**Material for this task:**

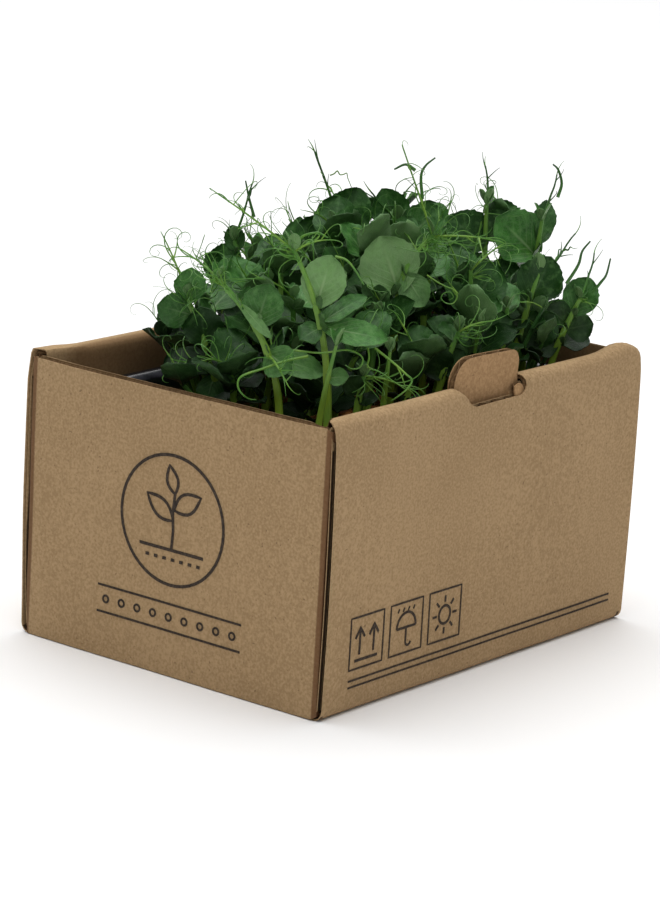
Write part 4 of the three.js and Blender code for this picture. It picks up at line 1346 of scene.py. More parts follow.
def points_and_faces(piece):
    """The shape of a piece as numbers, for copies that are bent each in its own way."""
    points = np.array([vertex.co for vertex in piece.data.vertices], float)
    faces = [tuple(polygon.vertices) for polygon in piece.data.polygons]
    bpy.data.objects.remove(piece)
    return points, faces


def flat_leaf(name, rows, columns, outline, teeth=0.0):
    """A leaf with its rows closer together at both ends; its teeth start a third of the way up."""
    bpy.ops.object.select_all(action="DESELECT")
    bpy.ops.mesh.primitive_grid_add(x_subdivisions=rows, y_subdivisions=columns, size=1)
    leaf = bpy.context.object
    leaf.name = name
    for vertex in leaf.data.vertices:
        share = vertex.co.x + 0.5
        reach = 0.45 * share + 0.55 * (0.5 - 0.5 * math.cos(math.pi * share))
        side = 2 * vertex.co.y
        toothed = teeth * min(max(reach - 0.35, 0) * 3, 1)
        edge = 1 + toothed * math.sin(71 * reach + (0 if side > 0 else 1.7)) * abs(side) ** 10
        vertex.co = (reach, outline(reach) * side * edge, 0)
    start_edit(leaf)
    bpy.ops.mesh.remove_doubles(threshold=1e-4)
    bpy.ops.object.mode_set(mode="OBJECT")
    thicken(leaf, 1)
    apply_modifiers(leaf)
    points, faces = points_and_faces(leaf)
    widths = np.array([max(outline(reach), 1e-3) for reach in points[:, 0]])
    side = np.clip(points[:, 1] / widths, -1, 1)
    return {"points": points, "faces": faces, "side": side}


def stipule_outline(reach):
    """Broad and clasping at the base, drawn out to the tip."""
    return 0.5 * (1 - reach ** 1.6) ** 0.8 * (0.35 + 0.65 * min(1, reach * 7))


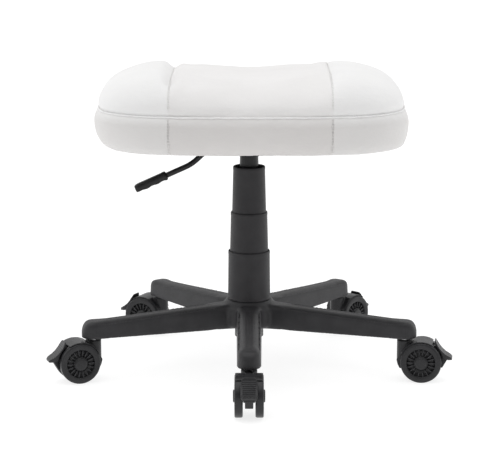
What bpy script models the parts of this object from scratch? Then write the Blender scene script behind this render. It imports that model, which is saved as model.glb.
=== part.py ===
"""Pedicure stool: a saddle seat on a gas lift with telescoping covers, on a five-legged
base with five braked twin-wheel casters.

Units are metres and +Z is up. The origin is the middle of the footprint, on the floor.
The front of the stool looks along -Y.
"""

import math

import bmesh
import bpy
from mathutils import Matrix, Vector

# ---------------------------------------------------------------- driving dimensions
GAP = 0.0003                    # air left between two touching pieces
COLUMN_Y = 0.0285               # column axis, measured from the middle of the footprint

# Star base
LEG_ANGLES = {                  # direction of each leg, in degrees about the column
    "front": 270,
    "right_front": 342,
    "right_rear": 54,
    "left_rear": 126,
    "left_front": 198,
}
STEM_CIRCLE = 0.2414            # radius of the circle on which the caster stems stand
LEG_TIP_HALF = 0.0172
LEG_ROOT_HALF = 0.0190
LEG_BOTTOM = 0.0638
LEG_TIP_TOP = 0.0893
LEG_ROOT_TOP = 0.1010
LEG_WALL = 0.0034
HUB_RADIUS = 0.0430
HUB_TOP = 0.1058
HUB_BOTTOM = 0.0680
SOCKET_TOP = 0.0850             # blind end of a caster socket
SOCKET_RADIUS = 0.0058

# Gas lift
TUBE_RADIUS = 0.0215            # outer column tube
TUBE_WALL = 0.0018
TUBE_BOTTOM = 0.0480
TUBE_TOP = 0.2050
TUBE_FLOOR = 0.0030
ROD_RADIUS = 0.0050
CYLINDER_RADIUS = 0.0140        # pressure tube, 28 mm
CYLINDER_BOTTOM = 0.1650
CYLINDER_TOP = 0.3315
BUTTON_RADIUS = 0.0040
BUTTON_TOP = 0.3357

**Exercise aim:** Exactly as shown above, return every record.

**Problem solution:**
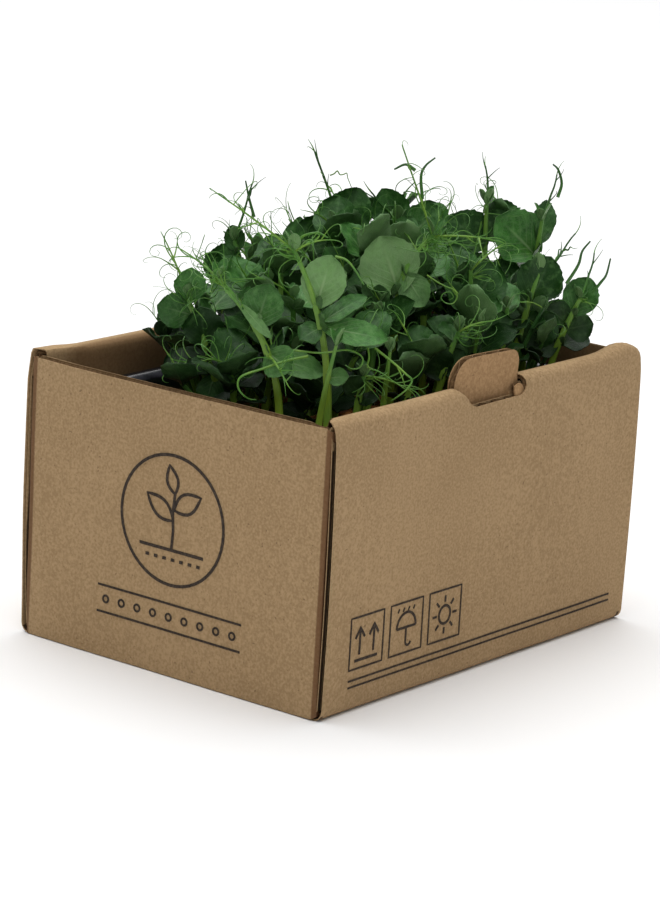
Write part 4 of the three.js and Blender code for this picture. It picks up at line 1346 of scene.py. More parts follow.
def points_and_faces(piece):
    """The shape of a piece as numbers, for copies that are bent each in its own way."""
    points = np.array([vertex.co for vertex in piece.data.vertices], float)
    faces = [tuple(polygon.vertices) for polygon in piece.data.polygons]
    bpy.data.objects.remove(piece)
    return points, faces


def flat_leaf(name, rows, columns, outline, teeth=0.0):
    """A leaf with its rows closer together at both ends; its teeth start a third of the way up."""
    bpy.ops.object.select_all(action="DESELECT")
    bpy.ops.mesh.primitive_grid_add(x_subdivisions=rows, y_subdivisions=columns, size=1)
    leaf = bpy.context.object
    leaf.name = name
    for vertex in leaf.data.vertices:
        share = vertex.co.x + 0.5
        reach = 0.45 * share + 0.55 * (0.5 - 0.5 * math.cos(math.pi * share))
        side = 2 * vertex.co.y
        toothed = teeth * min(max(reach - 0.35, 0) * 3, 1)
        edge = 1 + toothed * math.sin(71 * reach + (0 if side > 0 else 1.7)) * abs(side) ** 10
        vertex.co = (reach, outline(reach) * side * edge, 0)
    start_edit(leaf)
    bpy.ops.mesh.remove_doubles(threshold=1e-4)
    bpy.ops.object.mode_set(mode="OBJECT")
    thicken(leaf, 1)
    apply_modifiers(leaf)
    points, faces = points_and_faces(leaf)
    widths = np.array([max(outline(reach), 1e-3) for reach in points[:, 0]])
    side = np.clip(points[:, 1] / widths, -1, 1)
    return {"points": points, "faces": faces, "side": side}


def stipule_outline(reach):
    """Broad and clasping at the base, drawn out to the tip."""
    return 0.5 * (1 - reach ** 1.6) ** 0.8 * (0.35 + 0.65 * min(1, reach * 7))


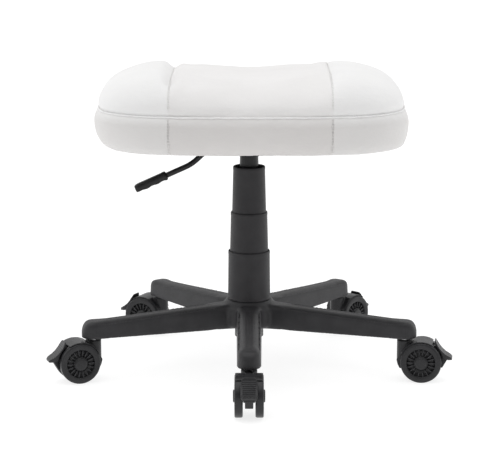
What bpy script models the parts of this object from scratch? Then write the Blender scene script behind this render. It imports that model, which is saved as model.glb.
=== part.py ===
"""Pedicure stool: a saddle seat on a gas lift with telescoping covers, on a five-legged
base with five braked twin-wheel casters.

Units are metres and +Z is up. The origin is the middle of the footprint, on the floor.
The front of the stool looks along -Y.
"""

import math

import bmesh
import bpy
from mathutils import Matrix, Vector

# ---------------------------------------------------------------- driving dimensions
GAP = 0.0003                    # air left between two touching pieces
COLUMN_Y = 0.0285               # column axis, measured from the middle of the footprint

# Star base
LEG_ANGLES = {                  # direction of each leg, in degrees about the column
    "front": 270,
    "right_front": 342,
    "right_rear": 54,
    "left_rear": 126,
    "left_front": 198,
}
STEM_CIRCLE = 0.2414            # radius of the circle on which the caster stems stand
LEG_TIP_HALF = 0.0172
LEG_ROOT_HALF = 0.0190
LEG_BOTTOM = 0.0638
LEG_TIP_TOP = 0.0893
LEG_ROOT_TOP = 0.1010
LEG_WALL = 0.0034
HUB_RADIUS = 0.0430
HUB_TOP = 0.1058
HUB_BOTTOM = 0.0680
SOCKET_TOP = 0.0850             # blind end of a caster socket
SOCKET_RADIUS = 0.0058

# Gas lift
TUBE_RADIUS = 0.0215            # outer column tube
TUBE_WALL = 0.0018
TUBE_BOTTOM = 0.0480
TUBE_TOP = 0.2050
TUBE_FLOOR = 0.0030
ROD_RADIUS = 0.0050
CYLINDER_RADIUS = 0.0140        # pressure tube, 28 mm
CYLINDER_BOTTOM = 0.1650
CYLINDER_TOP = 0.3315
BUTTON_RADIUS = 0.0040
BUTTON_TOP = 0.3357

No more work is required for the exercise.